Beyond that the narrative presentation is rather unskilled. We jump form exposition dump to exposition dump and characters plainly state their feelings or even personalities in odd unnecessary speeches. This is the sort of writing your high school teachers warned you against. Also it’s got a lot of fanservice that’s harmless but useless and doesn’t blend with the rest at all.

Yet…remember when I said I liked it. I didn’t lie, I really did enjoy Fastest Finger First for the most part. Now I know that I have certain soft spots when it comes to sports anime and that certainly played into it. As soon as those rivalry, team spirit and competition tropes started flying out at me, I felt comforted. However, there’s more to it than just my insanity.

insinuated Yuri for no reason? You betcha!

First hats off to the director and editor team who cut this thing together. The pacing is excellent. Explanations are clear and timely enough to really allow you to engage with the action while never going on for so long as to make you loose interest. Competitions and obstacles all come at you at the perfect frequency to make you want to keep watching. If this was a mobile game with micro-transactions – it would make bank! I’ve said before that we only talk of pacing when it’s bad but good pacing can really save a show.

Beyond that though, there’s the quiz bowl itself. You may have thought my title was sarcastic. I kinda wanted it to sound that way. But guys, watching quiz shows is fun! I hadn’t watched any game shows in a long time so I had forgotten the weird mind numbing pleasure of it. And in the somewhat more personal high school setting, it’s fantastic. If you’ve ever watched a spelling bee documentary, you know what I’m talking about.

I’m telling you – it really IS fun!

This is a “sport” you can play along with at home. You can actually try to should out those answers or marvel at some useless bit of knowledge you’ve just acquired. That’s a rather unique experience and it translates perfectly to anime. I found not only the quizzes themselves enjoyable but I was fascinated by the entire mechanic behind it. The way questions are structured and asked. How rules can be exploited to your advantage.

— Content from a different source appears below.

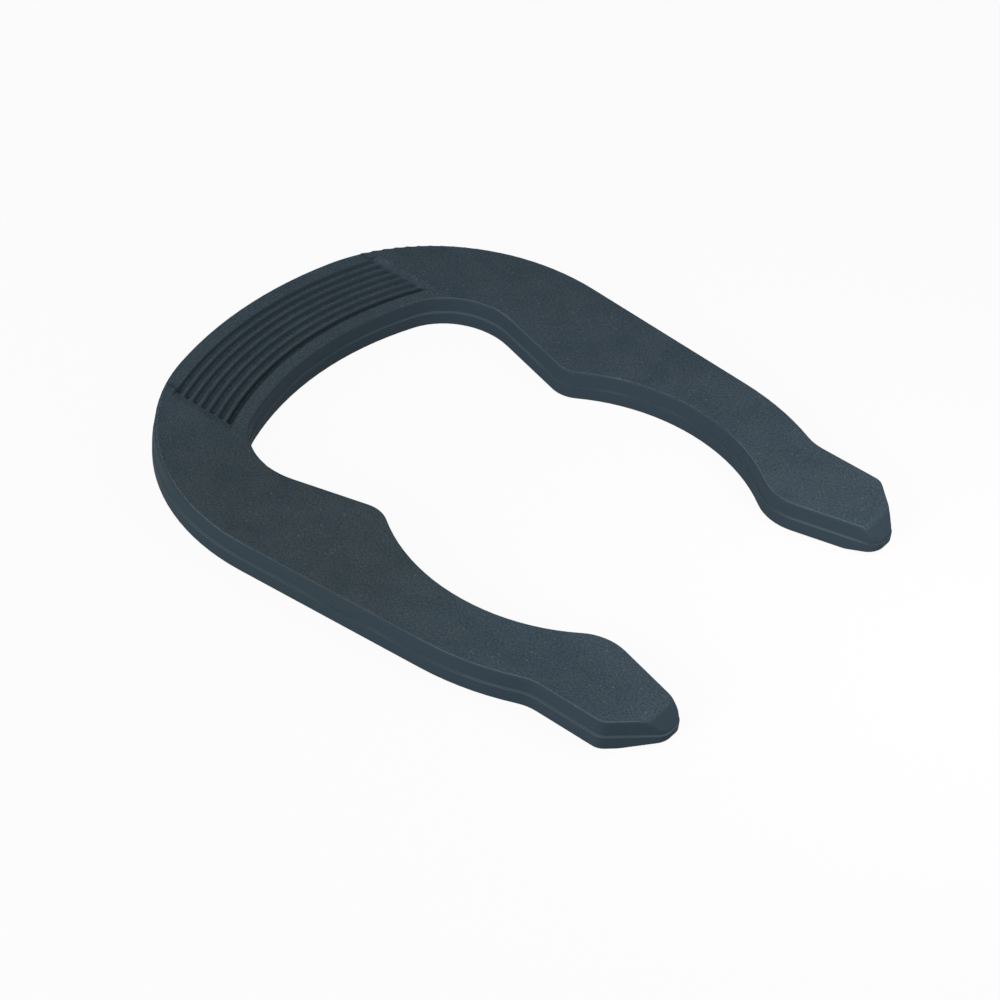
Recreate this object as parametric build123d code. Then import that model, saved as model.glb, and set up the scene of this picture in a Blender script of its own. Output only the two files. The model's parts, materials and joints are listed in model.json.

The fact that I can only name like 4 apostles..

I found myself having to watch the next episode because I needed to find out how the quiz bowl ended. I really wish they would have had one of these clubs at my school.

So was this useful at all? It’s objectively a bad to o.k. show that I found subjectively rather fun.

Favorite character: Hajime Sasaki

What this anime thought me: Quiz bowl bad boys are best boys

That’s the problem with drinking, I thought, as I poured myself a drink.